**EXERCISE DIRECTIONS**
Give the number of lines in the listing that hold the word "this". Write nothing but that number.

**DATA EXTRACT**
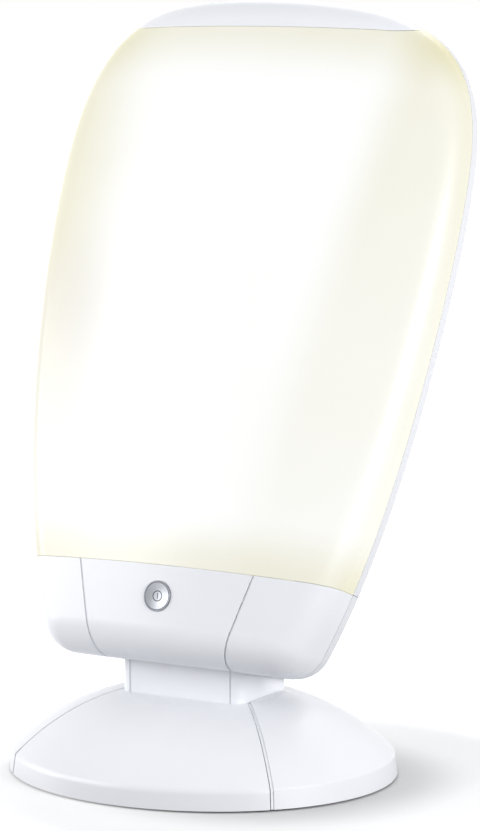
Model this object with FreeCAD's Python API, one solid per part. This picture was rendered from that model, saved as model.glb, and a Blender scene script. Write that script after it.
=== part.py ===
import FreeCAD, Part
import math
import os

from FreeCAD import Matrix, Placement, Rotation, Vector

# Light therapy lamp, in millimetres. +Z is up and the front faces -Y.
# The origin is on the floor under the middle of the base.
# The head is built upright in its own axes, with x to the right, y into the head and z along the screen,
# and is then leaned.

# ---- base ----
BASE_HALF_WIDTH = 155.0
BASE_HALF_DEPTH = 140.0
SKIRT_CLEARANCE = 1.5       # rim above the floor
RIM_HEIGHT = 16.5
RIM_FLARE = 2.5             # the rim is this much wider at the floor
DOME_TOP = 62.3
DOME_TOP_RADIUS = 63.0      # flat on top of the dome, across the width
DOME_SAGITTA = 6.9          # crown of the dome's slope
COVER_WALL = 2.5
CENTRE_RIM_ROUND = 9.0      # soft edge of the middle band
WING_RIM_ROUND = 1.6        # crisp edge of the wings
SEAM_GAP = 0.8              # between the covers and beside the neck
SEAM_STEP = 2.3             # width of the sunk ledge along a wing's seam edges
STEP_DEPTH = 0.8            # of the ledges along the seams
SEAM_START = 10.5           # of a seam behind the neck's front face
SEAM_ANGLE = 49.2           # of a front seam, from the X axis
REAR_SEAM_ANGLE = 46.0
PLATE_THICK = 3.0
PLATE_BOTTOM = 2.5
FOOT_RADIUS = 9.0
FOOT_SINK = 1.5             # of a foot in the plate
FOOT_CHAMFER = 0.6
FOOT_RING = 0.78            # place of the feet, as a share of the base's half sizes
BOSS_RING = 0.74            # place of the covers' screw bosses, as such a share
BASE_SCREW = 12.0           # length of a base screw
WEIGHT_HALF_WIDTH = 92.0
WEIGHT_HALF_DEPTH = 78.0
WEIGHT_THICK = 9.0
WEIGHT_CHAMFER = 1.5
WEIGHT_SCREW_X = 30.0       # of the weight's screws from the neck's middle
WEIGHT_SCREW_Y = 10.0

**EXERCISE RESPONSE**
2